Figure 7: Relative market size of SRI (GSIA 2014, 7)
These funds are invested in a range of different instruments, the predominant remaining to be negative screening (USD 14,4 trillion). In the time period 2012-2014, however, ESG integration experienced growth of 117%. The sum of funds subjected to some form of ESG integration thus reached a total of USD 12,9 trillion in assets worldwide6. It is the second most widespread responsible investment strategy, with negative screening still being the most common screening technique globally.
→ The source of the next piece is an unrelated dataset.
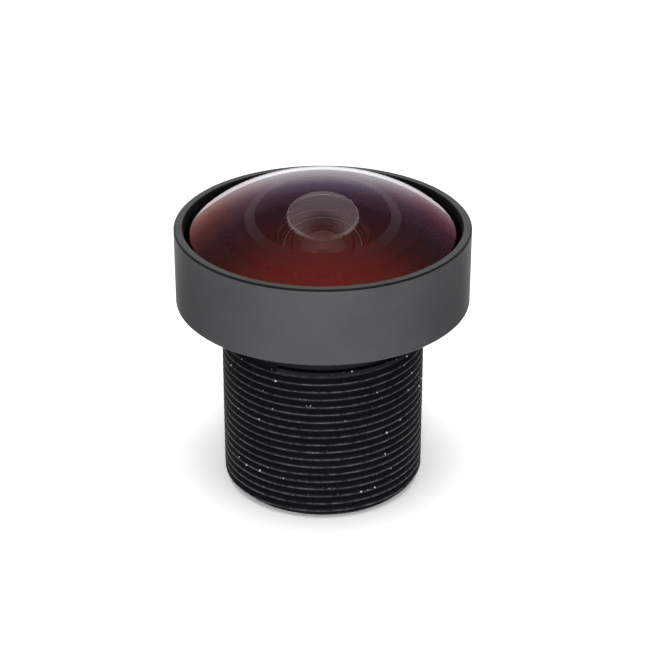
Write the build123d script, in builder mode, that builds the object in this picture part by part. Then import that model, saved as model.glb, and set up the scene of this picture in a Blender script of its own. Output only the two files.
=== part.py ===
from build123d import *
from math import radians, sqrt, tan
import os

# Fisheye lens on an M12 x 0.5 threaded neck. Millimetres, +Z towards the scene, the optical
# axis is Z, and the origin is the centre of the rear end face.

os.makedirs("parts", exist_ok=True)

# Threads: every thread here is right hand with 60 degree flanks.
flank_half_angle = 30
crest_flat_share = 0.125
root_flat_share = 1 / 6
groove_overrun_share = 0.08

# Barrel: threaded neck.
neck_r = 6.0
neck_pitch = 0.5
neck_turns = 19.7
neck_runout_turns = 0.14
neck_start_angle = 42.5
foot_chamfer = 0.5
relief_width = 0.2
relief_depth = 0.36
edge_break = 0.06
collar_length = 1.7

# Barrel: head that carries the front cell.
head_step = 1.5
head_pitch = 0.5
head_turns = 4.8
head_chamfer = 0.2

# Barrel: bores and the inner shoulder between the two lens groups.
front_wall = 0.7
rear_wall = 1.5
shoulder_width = 0.9
shoulder_thickness = 1.0
thread_lead_in = 0.15

# Fits.
screw_clearance = 0.04
element_clearance = 0.05

# Front cell, the plain ring that holds the front element.
cell_wall = 1.11
cell_height = 4.7
cell_seat_clearance = 0.6
cell_seat_thickness = 0.5
cell_rim_wall = 0.53
cell_edge_break = 0.07
cell_lip_break = 0.05
shim_thickness = 0.05

# Front element, a strong meniscus.
front_curve = 12.5
front_edge_bevel = 0.03
front_edge_recess = 0.4
front_rear_curve = 3.5
front_rear_share = 0.9229
front_bevel_width = 0.45
front_bevel_height = 0.25
front_rim_bevel = 0.1
bond_depth = 0.5
bond_recess = 0.35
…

However, on a more local level, ESG screening has become the dominant strategy in the US, Australian, New Zealand and Asia. (GSIA 2014, 8)
6 As reflected on in section 2.2, funds can be subjected to more than one strategy at a time, explaining why the two most widely used strategies alone totals more than the complete market (USD 27,3 trillion (14,4 + 12,9) in the two strategies, compared with a total market of USD 21,4 trillion).